Hamilton's stationary action demonstrated with visualizations. The diagrams visualize a trajectory, variation sweep of that trajectory, and how kinetic energy and potential energy respond to the variation sweep.

Does the PLA tell us something about the Universe?

Let me make a comparison:

As far as we can tell the entire domain of physics has the following in common: the physics taking place can be described with differential equations. There is something universal about differential equations.

It seems to me that differential equations are ubiquitous in physics because a recurring theme is that some physical quantity A relates to the rate of change of some quantity B. In theory of motion there is the two-step cascade of position, velocity, acceleration; a cascade of first derivative with respect to time and second derivative with respect to time.
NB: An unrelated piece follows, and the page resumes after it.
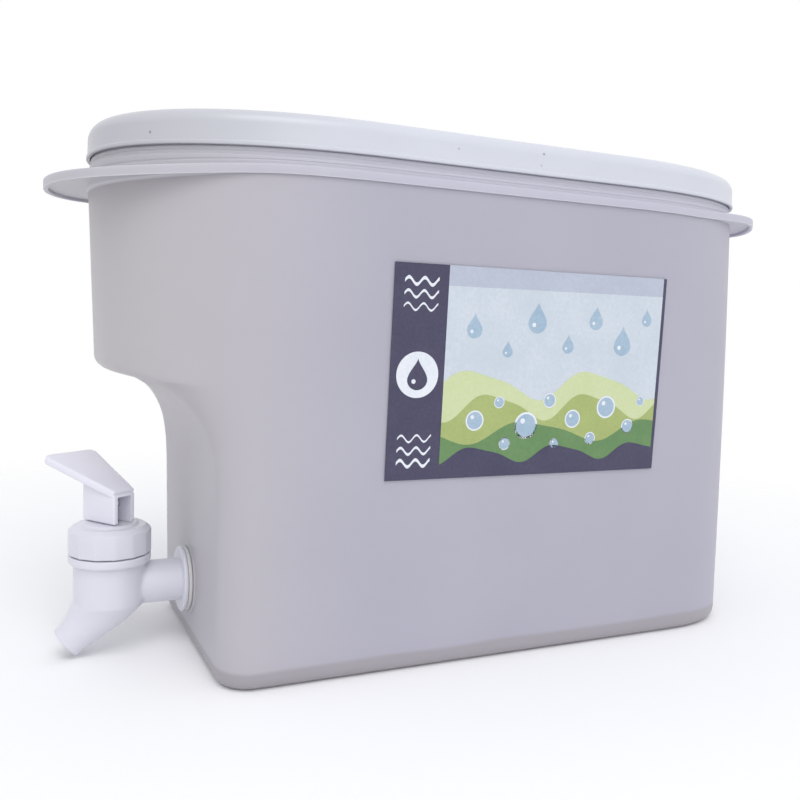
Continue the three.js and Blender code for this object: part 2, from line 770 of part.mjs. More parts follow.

In and of itself that universal aspect is not enough to constitute a Principle of Physics. There is no such thing as offering 'the Principle of Differential Equations' as 'the closest thing we have to a theory of everything.'

We have that every phenomenon that is modeled with a differential equation is modeled with a bespoke differential equation.

In parallel with that: whenever a stationary action approach is applied the quantities that go into the equations and the relations between those quantities are specific to the phenomenon that the approach seeks to solve for.
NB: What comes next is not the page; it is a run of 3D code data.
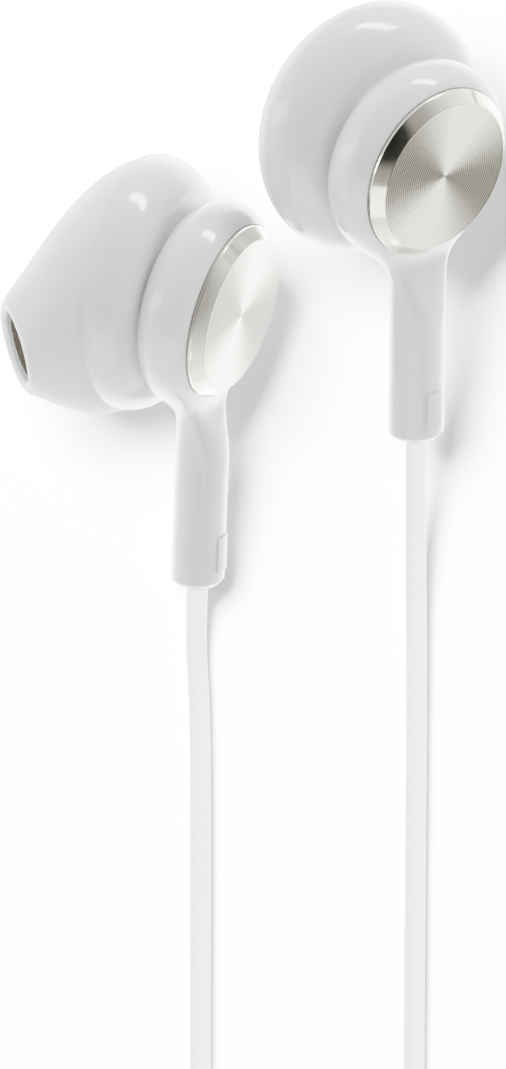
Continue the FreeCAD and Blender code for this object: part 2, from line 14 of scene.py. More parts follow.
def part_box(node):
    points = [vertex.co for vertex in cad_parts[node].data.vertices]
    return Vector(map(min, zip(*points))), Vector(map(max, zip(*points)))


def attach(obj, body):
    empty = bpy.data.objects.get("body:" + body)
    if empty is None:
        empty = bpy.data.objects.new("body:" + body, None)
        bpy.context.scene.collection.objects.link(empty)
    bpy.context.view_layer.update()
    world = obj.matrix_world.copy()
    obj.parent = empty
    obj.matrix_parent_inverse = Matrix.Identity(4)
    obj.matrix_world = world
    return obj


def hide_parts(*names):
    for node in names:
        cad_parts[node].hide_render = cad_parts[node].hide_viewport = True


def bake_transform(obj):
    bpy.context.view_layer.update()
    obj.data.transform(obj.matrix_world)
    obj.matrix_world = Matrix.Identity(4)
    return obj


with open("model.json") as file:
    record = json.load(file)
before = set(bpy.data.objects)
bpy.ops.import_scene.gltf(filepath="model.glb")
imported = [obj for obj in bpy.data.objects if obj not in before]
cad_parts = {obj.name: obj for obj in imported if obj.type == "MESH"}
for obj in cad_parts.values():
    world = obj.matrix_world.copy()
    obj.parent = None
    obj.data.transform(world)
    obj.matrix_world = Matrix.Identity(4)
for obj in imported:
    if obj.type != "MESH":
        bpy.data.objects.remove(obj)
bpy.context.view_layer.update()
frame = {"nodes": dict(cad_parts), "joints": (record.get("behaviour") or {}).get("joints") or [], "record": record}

MM = 0.001
SIDES = {"left": -1, "right": 1}
mounts = {mount["name"]: mount for mount in frame["record"]["mounts"]}
joints = {joint["name"]: joint for joint in frame["joints"]}

# Sizes shared with the CAD model, in millimetres and degrees. STEM_CURVE is the power of the stem's
# forward curve.
DISC_RADIUS = 5.8
DISC_FLAT = 5.1
DISC_PROUD = 0.65
PUCK_RADIUS = 6.85
PUCK_DEPTH = 4.2
PUCK_ROUND = 2.05
BULB_BACK = 6.7
BULB_TILT = 8.0
BULB_RADIUS = 8.35
BULB_DEPTH = 2.85
BULB_ROUND = 2.75
BULB_WALL = 1.05
NECK_RADIUS = 4.2
SLEEVE_WALL = 0.7
BULB_TURN = {"left": 0.0, "right": -5.0}
BULB_LIFT = {"left": 0.0, "right": 0.4}
STEM_LENGTH = 19.15
STEM_HALF = 1.9
STEM_THICK = 1.7
STEM_BACK = 1.55
STEM_LEAN = 1.85
STEM_CURVE = 1.2
STEM_BEVEL = 0.35
CORD_RADIUS = 0.675
BAND_HALF = 3.0
BAND_RISE = 2.1
BAND_HEIGHT = 2.15
BAND_FIXED = 12.0
BAND_COLLAR = 99.0

# Long and short side of the soft sleeve in a bud's xz plane, as control points of two curves. They are for
# the right bud; the left bud's x is mirrored.
HORN_LONG = ((-8.35, -6.70), (-7.40, -11.50), (5.75, -13.45))
HORN_SHORT = ((8.35, -6.70), (9.50, -7.90), (10.15, -9.10))

# How far the sleeve runs down toward the stem, its rise half way, and the dip of its first and last ring.
HORN_DROP = 3.5
HORN_RISE = 0.2
HORN_DIP = (8.0, 17.0)

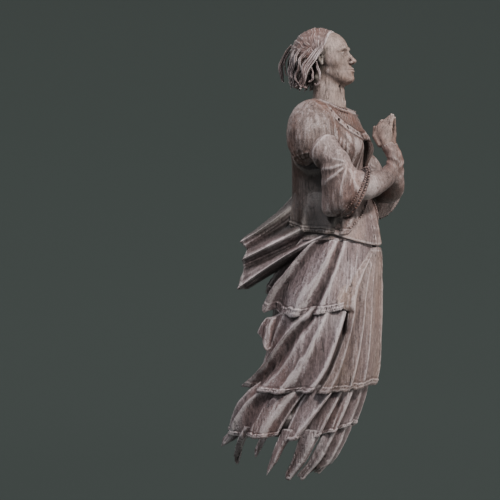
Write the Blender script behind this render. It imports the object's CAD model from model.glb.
"""Looks of the carved wooden ship figurehead: a praying woman in a wind-blown, tiered dress.

She faces -Y, her right side is -X and +Z is up. The origin is the flat seat on her back.
Shapes are worked out in millimetres and turned into metres when a mesh is made.
"""

import bpy
import numpy as np
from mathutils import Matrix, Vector


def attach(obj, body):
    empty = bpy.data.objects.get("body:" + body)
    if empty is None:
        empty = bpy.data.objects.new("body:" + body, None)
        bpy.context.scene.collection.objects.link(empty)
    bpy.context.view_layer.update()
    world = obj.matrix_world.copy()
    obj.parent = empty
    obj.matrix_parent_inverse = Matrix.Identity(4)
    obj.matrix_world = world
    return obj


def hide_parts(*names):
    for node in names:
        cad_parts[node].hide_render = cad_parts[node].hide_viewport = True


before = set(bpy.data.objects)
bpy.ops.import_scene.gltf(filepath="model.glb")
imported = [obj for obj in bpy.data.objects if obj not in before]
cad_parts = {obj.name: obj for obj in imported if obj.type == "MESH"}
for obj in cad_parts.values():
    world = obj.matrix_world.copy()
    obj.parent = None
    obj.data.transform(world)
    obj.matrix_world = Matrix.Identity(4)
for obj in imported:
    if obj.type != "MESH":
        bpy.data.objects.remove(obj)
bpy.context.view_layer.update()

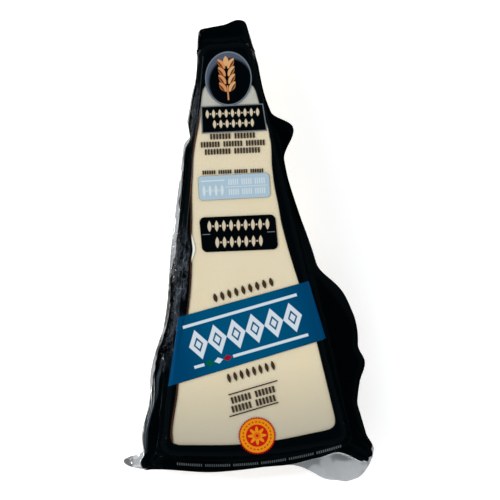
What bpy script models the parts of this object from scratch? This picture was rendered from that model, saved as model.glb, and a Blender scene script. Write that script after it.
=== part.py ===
"""A wedge of hard grating cheese in its vacuum pack, lying on its back with the printed face up.

The cheese is a slice of a wheel's sector. A printed front web, with a clear window, is drawn over it
from above, and a clear back web from below. The two webs meet in a wavy flange around the wedge.
Lengths are in millimetres until a mesh is made. The narrow nose points along +Y.
"""
import math

import bmesh
import bpy

MM = 0.001

# Cheese: a sector of a wheel, with its nose cut off square
WHEEL_RADIUS = 222.0
WHEEL_CENTRE_Y = 138.0
HALF_ANGLE = math.radians(9.72)
CUT_OFFSET = 0.3
CHEESE_SHIFT = -0.8
NOSE_Y = 85.0
CHEESE_THICKNESS = 34.0
CHEESE_EDGE = 1.2
CHEESE_CORNER = 4.0

# Webs: thickness, clearance to what they cover, and the height at which they are sealed together
WEB = 0.5
GAP = 0.3
SEAL_HEIGHT = 14.0
FILLET = 3.0
CHEESE_BASE = WEB + GAP
CHEESE_TOP = CHEESE_BASE + CHEESE_THICKNESS

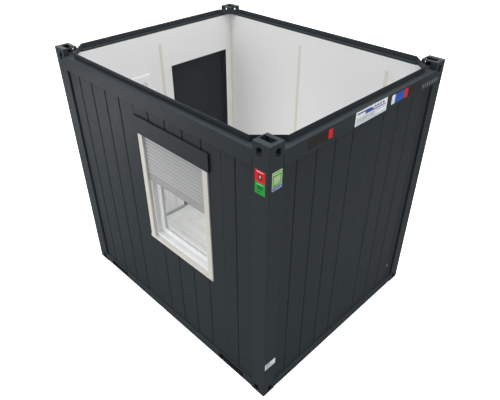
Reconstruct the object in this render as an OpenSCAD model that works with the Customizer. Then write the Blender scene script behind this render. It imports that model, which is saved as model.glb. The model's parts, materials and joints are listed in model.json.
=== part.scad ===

Differential equations are a mathematical tool, and likewise a stationary action equation is a mathematical tool.

At this point I want to emphasize the following: the name 'least action' is awkward because it represents an over-interpretation. The purpose of the stationary action equation is to identify at what point in variation space the derivative of the action is zero. Whether that point-where-the-derivative-is-zero is a minimum or a maximum is irrelevant. (There may be cases where it can only be a minimum, or can only be a maximum; that is on a case-by-case basis. It's just never relevant whether it is min./max.)

The name 'stationary action' expresses the idea that when framing a theory it is better to not let the assumptions go beyond necessity. As a matter of principle the name 'stationary action' says only: look for the point in variation space where the derivative is zero.

In classical mechanics there is the concept of Energy. A force is categorized as a 'conservative force' when it has a well defined corresponding potential energy. (The potential is well defined if the difference in potential between points A and point B is independent of how an object moves from A to B)

With a force that is conservative: acceleration due to such a force has the property that the sum of potential energy and kinetic energy is conserved.

That is where the stationary of stationary action comes in: during the entire time the rate of change of kinetic energy must match the rate of change of potential energy.

When those two rates of change match during the entire trajectory then the derivative of the corresponding action is zero.

A recurring theme in physics is that of conserved quantities.

In classical mechanics: the point in variation space where the derivative of the action is zero identifies the point in variation space (the true trajectory) which has the property that everywhere along the trajectory the rate of change of kinetic energy matches the rate of change of potential energy.

Answer 3

The Principle of Least Action (PLA) is only an approach for the mathematical formulation of physical theories, where some quantities evolve that can be related to physical entities. But each particular physical theory requires making many choices compatible with the PLA, so the PLA itself does not determine the evolution of any physical system, because additional axioms/hypotheses are always required.

On the other hand, technically a Theory of Everything (ToE) is something more concrete, than PLA. A ToE can be formulated in the form of a PLA, probably, but in itself the PLA tells us nothing about a possible ToE suitable to describe our universe. For that reason, PLA is not strictly like a ToE but something of a different nature.

Not that Sabine Hossenfelder is wrong, she almost always makes pertinent and accurate observations, but at the same time she likes to use a certain irony and sense of humor. I remember having seen precisely the YouTube video where she makes assertion, and it seems perfectly clear to me that she is speaking metaphorically, to point out the omnipresence of the PLA in many physical theories, but it is clear to me that she never meant to assert something like PLA = ToE.